Il racconto nel suo nucleo è contenuto anche nei Sinottici, con accentuazioni e componenti distinte ma non contrarie. Attraverso una lettura parallele mi piace cogliere la straordinaria vocazione che dietro questo imperativo viene affidato a Maria. «in tutto il mondo, dovunque sarà predicato il vangelo, anche quello che costei ha fatto sarà raccontato, in memoria di lei» (Marco. 14, 9). In quell’imperativo è racchiusa la memoria del futuro di chiunque è capace di osare l’impossibile, di chi sa fare cose sorprendenti per la persona che ama. L’amore vero è di per sé eterno, perché immette e partecipa della natura più autentica del Dio amore.

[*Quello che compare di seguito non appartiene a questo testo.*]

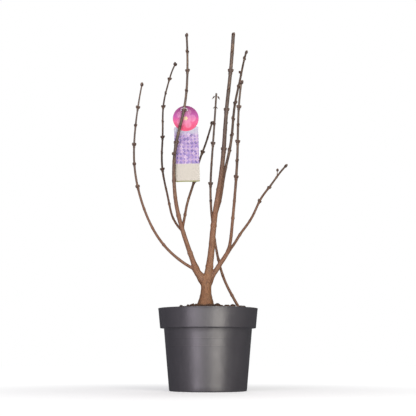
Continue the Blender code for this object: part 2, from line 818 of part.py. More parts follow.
def main():
    """Clears the scene and builds the whole plant."""
    for old in list(bpy.data.objects):
        bpy.data.objects.remove(old)
    plastic = material("pot_plastic", (0.042, 0.041, 0.046), 0.42)
    peat = material("peat", (0.075, 0.040, 0.021), 0.95)
    bark = material("trunk_bark", (0.30, 0.165, 0.090), 0.75)
    young_bark = material("bough_bark", (0.27, 0.140, 0.082), 0.65)
    twig_bark = material("twig_bark", (0.20, 0.115, 0.080), 0.60)
    card = material("label_card", (0.72, 0.36, 0.62), 0.40)
    tie = material("label_tie", (0.80, 0.80, 0.82), 0.45)

    paths = grow_paths()
    build_pot(plastic)
    feet = [trunk_tube("foot", GAP), bough_tube("foot", paths["low_shoot"], GAP)]
    build_soil(peat, feet)
    finish(trunk_tube("trunk"), "trunk", bark)
    build_boughs(paths, young_bark)
    build_label(paths, card, tie)

    space = Space()
    for name, path in paths.items():
        space.take_path(name, path)
    keep_label_room(paths, space)
    for index, limb in enumerate(LIMBS):
        if limb.bough < 1.0:
            build_mass(paths[limb.name], twig_bark, space, SEED + 100 + index)


main()
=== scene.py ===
"""A young bare lilac in a nursery pot: pot, peat, bark, twigs, buds and a hanging card label.

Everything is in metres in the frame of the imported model, with +Z up. The limbs follow the same curves and
the same seeded growth as the solids, and carry them on to the forms that are too fine for the solids.
"""

import json
import logging
import math
import random
from bisect import bisect_left
from dataclasses import dataclass, field
from enum import Enum
from typing import Callable, Iterator, Sequence

import bmesh
import bpy
import numpy as np
from mathutils import Matrix, Vector, noise
from mathutils.bvhtree import BVHTree
from mathutils.kdtree import KDTree

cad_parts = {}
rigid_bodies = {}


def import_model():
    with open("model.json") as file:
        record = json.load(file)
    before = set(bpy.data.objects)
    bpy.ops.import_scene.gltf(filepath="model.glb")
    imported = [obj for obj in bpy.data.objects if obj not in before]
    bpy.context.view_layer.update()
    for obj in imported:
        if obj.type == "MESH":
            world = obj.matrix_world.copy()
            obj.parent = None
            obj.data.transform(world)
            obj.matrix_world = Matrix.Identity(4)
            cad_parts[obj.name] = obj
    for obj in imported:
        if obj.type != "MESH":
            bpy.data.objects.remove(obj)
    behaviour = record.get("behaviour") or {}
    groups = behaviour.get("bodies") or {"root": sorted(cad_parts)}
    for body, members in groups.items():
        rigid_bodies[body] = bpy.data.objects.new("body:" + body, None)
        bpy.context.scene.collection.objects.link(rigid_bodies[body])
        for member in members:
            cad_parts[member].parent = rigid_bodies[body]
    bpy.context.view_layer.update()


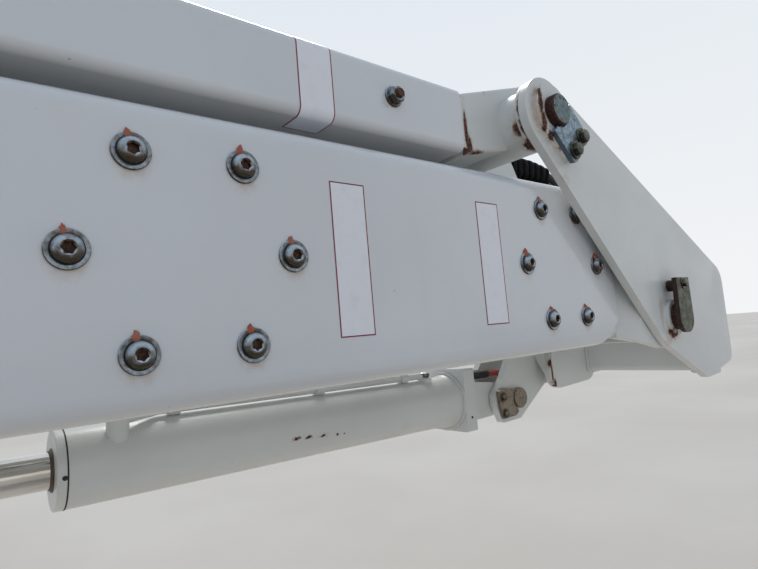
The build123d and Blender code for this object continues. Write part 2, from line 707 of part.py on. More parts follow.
# Cheek plates down to the pivot: (point, dx, dz, radius)
UPPER_CHEEK_CORNERS = [
    (upper_pivot, 0, 0, UPPER_CHEEK_RADIUS),
    ((elbow_x, upper_low_z), -40, 150, 30),
    ((elbow_x, upper_low_z), -420, 30, 30),
]
upper_tube = box_tube(
    upper_steel_start,
    mouth_low_x,
    (UPPER_Y, upper_mid_z),
    UPPER_WIDTH,
    UPPER_HEIGHT,
    UPPER_CORNER,
    UPPER_WALL,
)
upper_hub = round_bar(upper_pivot, upper_near_y, upper_far_y, UPPER_HUB_RADIUS)
upper_hole = round_bar(upper_pivot, upper_near_y, upper_far_y, upper_bore)
with BuildPart() as upper_boom_base:
    add(upper_tube.part)
    with BuildSketch(side(upper_far_y)):
        with BuildLine():
            Polyline(
                (mouth_top_x, upper_top_z),
                (mouth_low_x, upper_low_z),
                (mouth_low_x, upper_top_z),
                close=True,
            )
        make_face()
    extrude(amount=UPPER_WIDTH, mode=Mode.SUBTRACT)
    for face_y in (upper_far_y, upper_near_y + UPPER_CHEEK_THICKNESS):
        with BuildSketch(side(face_y)):
            corner_circles(UPPER_CHEEK_CORNERS)
            make_hull()
        extrude(amount=UPPER_CHEEK_THICKNESS)
    # bulkhead between the cheeks for the hoses' ends
    with BuildSketch(Plane.XY.offset(upper_pivot[1] + BULKHEAD_RISE)):
        with Locations((upper_pivot[0], UPPER_Y)):
            Rectangle(2 * BULKHEAD_HALF, UPPER_WIDTH - 2 * UPPER_CHEEK_THICKNESS)
    extrude(amount=BULKHEAD_THICKNESS)
    add(upper_hub.part)
    add(upper_hole.part, mode=Mode.SUBTRACT)
export(upper_boom_base, "upper_boom_base")

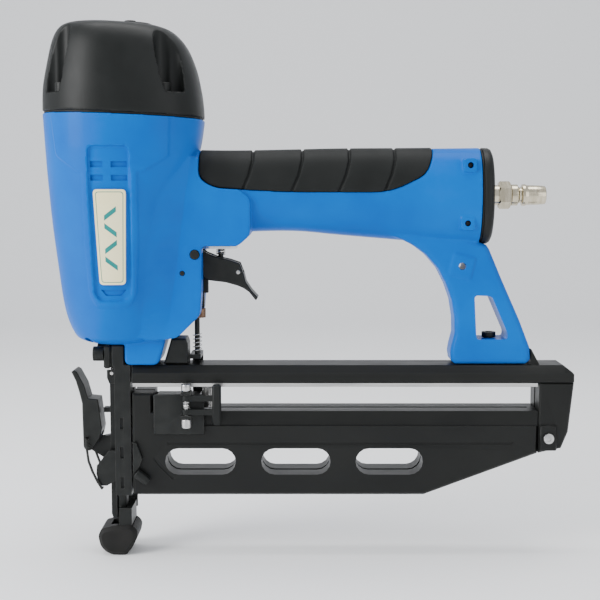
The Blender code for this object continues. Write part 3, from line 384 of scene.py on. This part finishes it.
def cad_copy(node):
    """A CAD node's mesh as a bmesh in millimetres, with its flat faces made whole."""
    source = frame["nodes"][node]
    mesh = bmesh.new()
    mesh.from_mesh(source.data)
    bmesh.ops.transform(mesh, matrix=source.matrix_world, verts=mesh.verts)
    bmesh.ops.scale(mesh, verts=mesh.verts, vec=(1 / MM, 1 / MM, 1 / MM))
    bmesh.ops.remove_doubles(mesh, verts=mesh.verts, dist=WELD)
    bmesh.ops.dissolve_limit(mesh, angle_limit=FLAT_ANGLE, verts=mesh.verts, edges=mesh.edges)
    return mesh


def refine(node, mat, width=0.4, angle=40.0, cuts=()):
    """Copy a CAD node, round its edges with a small bevel, and let the copy stand for it."""
    item = make_object(f"{node}_finished", cad_copy(node), mat)
    if cuts:
        boolean(item, "DIFFERENCE", cuts)
    bevel = item.modifiers.new("edges", "BEVEL")
    bevel.width = width * MM
    bevel.segments = 3
    bevel.limit_method = "ANGLE"
    bevel.angle_limit = math.radians(angle)
    bevel.harden_normals = True
    bpy.context.view_layer.update()
    apply_modifiers(item)
    return stand_for(item, node)


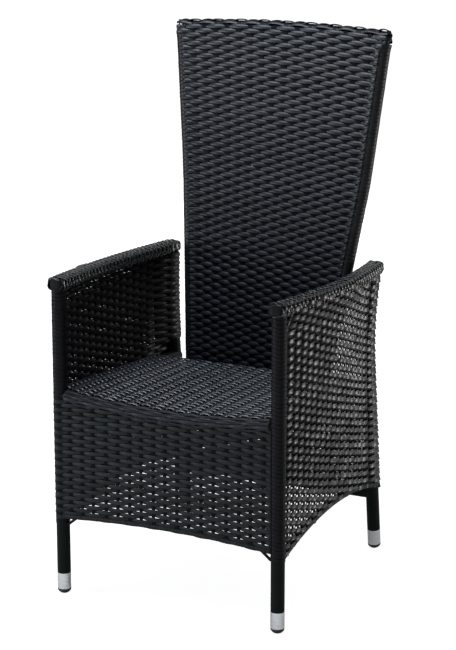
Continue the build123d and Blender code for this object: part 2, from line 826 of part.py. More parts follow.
# Gas spring: its eye swings below the pivot, as far behind it at rest as before it at the limit
half_swing = radians(recline_limit / 2)
gas_pin_y = hinge_y + gas_lever_radius * sin(half_swing)
gas_pin_z = hinge_z - gas_lever_radius * cos(half_swing)
gas_z = hinge_z - gas_lever_radius * (1 + cos(half_swing)) / 2
gas_stroke = 2 * gas_lever_radius * sin(half_swing)
gas_cylinder_rear = gas_pin_y - gas_neck_length
gas_cylinder_front = gas_cylinder_rear - gas_cylinder_length
gas_bore = gas_cylinder_diameter - 2 * gas_cylinder_wall


def cylinder_along(y_from, y_to, z, diameter):
    """A round bar under the middle of the seat that runs from front to rear."""
    middle = (y_from + y_to) / 2
    bar = Cylinder(diameter / 2, abs(y_to - y_from), rotation=(90, 0, 0))
    return Pos(0, middle, z) * bar


def make_gas_cylinder():
    """The spring's cylinder with its closed rear end, neck and eye, and its gland."""
    body = cylinder_along(gas_cylinder_front, gas_cylinder_rear, gas_z, gas_cylinder_diameter)
    body -= cylinder_along(gas_cylinder_front, gas_cylinder_rear - gas_cylinder_end, gas_z,
                           gas_bore)
    neck = cylinder_along(gas_cylinder_rear, gas_pin_y, gas_z, gas_neck_diameter)
    eye = cylinder_across(-gas_eye_width / 2, gas_eye_width / 2, gas_pin_y, gas_z,
                          gas_eye_diameter)
    hole = cylinder_across(-gas_eye_width, gas_eye_width, gas_pin_y, gas_z,
                           bolt_diameter + 2 * gas_eye_play)
    gland = cylinder_along(gas_cylinder_front, gas_cylinder_front + gas_gland_length, gas_z,
                           gas_bore)
    gland -= cylinder_along(gas_cylinder_front, gas_cylinder_front + gas_gland_length, gas_z,
                            gas_rod_diameter + 2 * gas_rod_clearance)
    return main_solid(body + neck + eye - hole), main_solid(gland)


parts["gas_cylinder"], parts["gas_gland"] = make_gas_cylinder()


def make_lever_plates():
    """The two plates under the back that hold the spring's eye, with the clevis pin and clip."""
    tube_end = back_axis_at(back_lower_tube_z)
    outline = lobed_link((tube_end.Y, tube_end.Z), lever_tube_lobe,
                         (gas_pin_y, gas_pin_z), lever_pin_lobe)
    outline -= Pos(gas_pin_y, gas_pin_z) * Circle(bolt_diameter / 2)
    outline -= Pos(tube_end.Y, tube_end.Z) * Circle(back_lower_tube_diameter / 2)
    plate = side_profile(lever_plate_gap, plate_thickness, outline)
    plate -= parts["back_weave"]
    outer = lever_plate_gap + plate_thickness
    pin = cylinder_across(-outer - 2 * clevis_clip_thickness, outer, gas_pin_y, gas_pin_z,
                          bolt_diameter)
    pin += cylinder_across(outer, outer + clevis_head_height, gas_pin_y, gas_pin_z,
                           clevis_head_diameter)
    clip = cylinder_across(-outer - clevis_clip_thickness, -outer, gas_pin_y, gas_pin_z,
                           clevis_head_diameter)
    return main_solid(plate), main_solid(pin), main_solid(clip - pin)


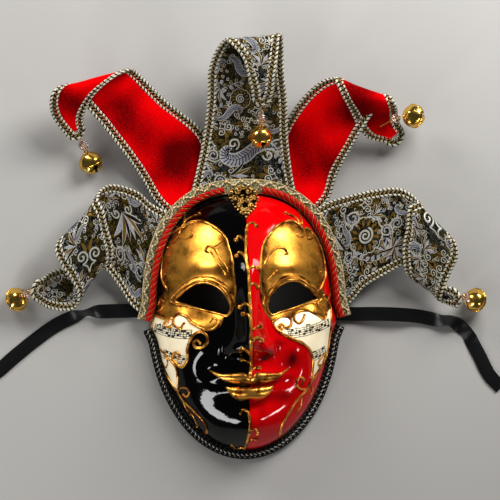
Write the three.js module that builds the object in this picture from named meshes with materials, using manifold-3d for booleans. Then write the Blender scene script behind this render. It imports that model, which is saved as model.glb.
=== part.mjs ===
// A jester mask that lies face up: +X to the right as seen from the front, +Y to the forehead, +Z out of the face.
// Lengths are millimetres. The face is built about the middle of its widest line, on the plane of its rim.
import * as THREE from 'three'
import { mergeVertices } from 'three/addons/utils/BufferGeometryUtils.js'
import Module from 'manifold-3d'

const wasm = await Module()
wasm.setup()

// Face
const faceWidth = 172
const foreheadLength = 110
const chinLength = 124
const faceDepth = 60
const faceWall = 2.5
const faceGrid = 22
const foreheadSquareness = 2.5
const chinSquareness = 2
const domePower = 0.4
const earFlare = 0.06
const earAngle = THREE.MathUtils.degToRad(-5)
const earSpread = THREE.MathUtils.degToRad(8)
const gap = 0.4

// Eyes
const eyeWidth = 45
const eyeSetApart = 80
const eyeUp = 15
const eyeRimWidth = 4.2
const eyeRimHeight = 2.4

// Relief
const reliefWidth = 3
const reliefHeight = 2
const reliefLift = 1
const lipHeight = 2.6

// Trims of the rim. Where they end is an angle in degrees above the middle of the face, on the right.
const ropeDiameter = 6.4
const gimpWidth = 10
const gimpThickness = 2.4
const chinBraidWidth = 8
const chinBraidThickness = 7
const crestSize = 27
const crestThickness = 4
const ropeTop = 76
const halfTurn = 180
const trimEnd = -3
const chinBraidEnd = -8

// Horns
const hornLength = 90
const hornThickness = 2.5
const hornBraidWidth = 8
const hornBraidThickness = 4
const hornBase = 5
const hornLayer = (hornThickness + hornBraidThickness) / 2 + gap
const bellDiameter = 21
const bellWall = 1.2
const bellSlot = 2
const bellLoop = 2.3
const beadDiameter = 9
const beadBore = 2
const threadDiameter = 1.2

// Ties
const ribbonWidth = 12.7
const ribbonThickness = 1.2

// How many straight stretches each curved piece is made of
const steps = {
  eyeRim: 20, eyePatch: 18, cheek: 24, jaw: 9, upperLip: 16, lowerLip: 12,
  rope: 14, gimp: 30, chinBraid: 24, hornRow: 2, hornTip: 4, ribbon: 20,
}

const material = (color, roughness, metalness) => new THREE.MeshStandardMaterial({ color, roughness, metalness })
const lacquer = material(0x120f10, 0.12, 0)
const agedGold = material(0xb98a3c, 0.35, 0.9)
const redSatin = material(0x9c1420, 0.4, 0)
const creamBraid = material(0xc9b68c, 0.6, 0.2)
const blackBraid = material(0x4a4238, 0.5, 0.5)
const redVelvet = material(0x8f0d1a, 0.9, 0)
const brocade = material(0x6e6c66, 0.6, 0.3)
const polishedBrass = material(0xd9a441, 0.15, 1)
const crystal = material(0xe9d3d0, 0.05, 0)
const goldThread = material(0xc79a4b, 0.5, 0.6)
const blackSatin = material(0x0d0d10, 0.35, 0)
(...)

Il gesto è accompagnato da un commovente silenzio. Maria non proferisce parola, semplicemente opera il dono. Sì il dono la condurrà nella frontiere di quel ricordo che invade la storia, così come il profumo del nardo profumato si diffonde dappertutto. L’amore fa nascere la fantasia della carità, spinge a gesti originali e non sempre immediatamente comprensibili, suscita interrogativi e lascia anche salutari inquietudini. La fantasiosa intraprendenza di Maria, che voleva solo esprime il suo Grazie al Divin Maestro, viene fraintesa e criticata. Lei è la testimonianza e la prefigurazione di una presenza pasquale nella vita di Gesù e dei suoi discepoli. I benpensanti di oggi e di ieri sono soliti presentarsi al Divino solo con la lista di interminabile e monotona richiesta. Si irritano se Dio resta muto, le loro orazioni sono pretese e non intercessioni e soprattutto non sono accompagnate dal dono, Dio resta muto perché noi siamo sordi. Maria si avvicina a Gesù senza chiedere nulla, solo dona, offre preziosissimo olio, compie un gesto di ospitalità ma anche una profezia dell’evento triste della morte. Ogni dono autentico e totale ha sempre una dimensione di profezia.

Quante obiezioni, ispirate da cosiddette buone intenzioni, sono invece dei veri e propri tradimenti, critiche aspre, e quante apparenti pie aspirazioni nascondono il tranello dei doppi fini, di interessi personali, di recondito tornaconto personale. Il dono di un cuore puro e il cammino del discernimento, sono congiunti non solo per scegliere il bene da fare ed il male da evitare, ma aiutano a rispondere con generosità alla propria vocazione.

In quel perentorio «Lasciatela fare!» Gesù prende le difese di una persona debole, forse anche chiacchierata per un passato sopra le righe eppure toccata dalla grazia, perciò la abilita a compiere gesti profetici di carità. Anche a noi Gesù chiede di lasciar fare laddove scorgiamo gesti di generosità che, pur germogliando senza i crismi dell’ortodossia o dell’impeccabilità, mostrano d’inserirsi nel grande alveo dell’amore di Dio e del prossimo.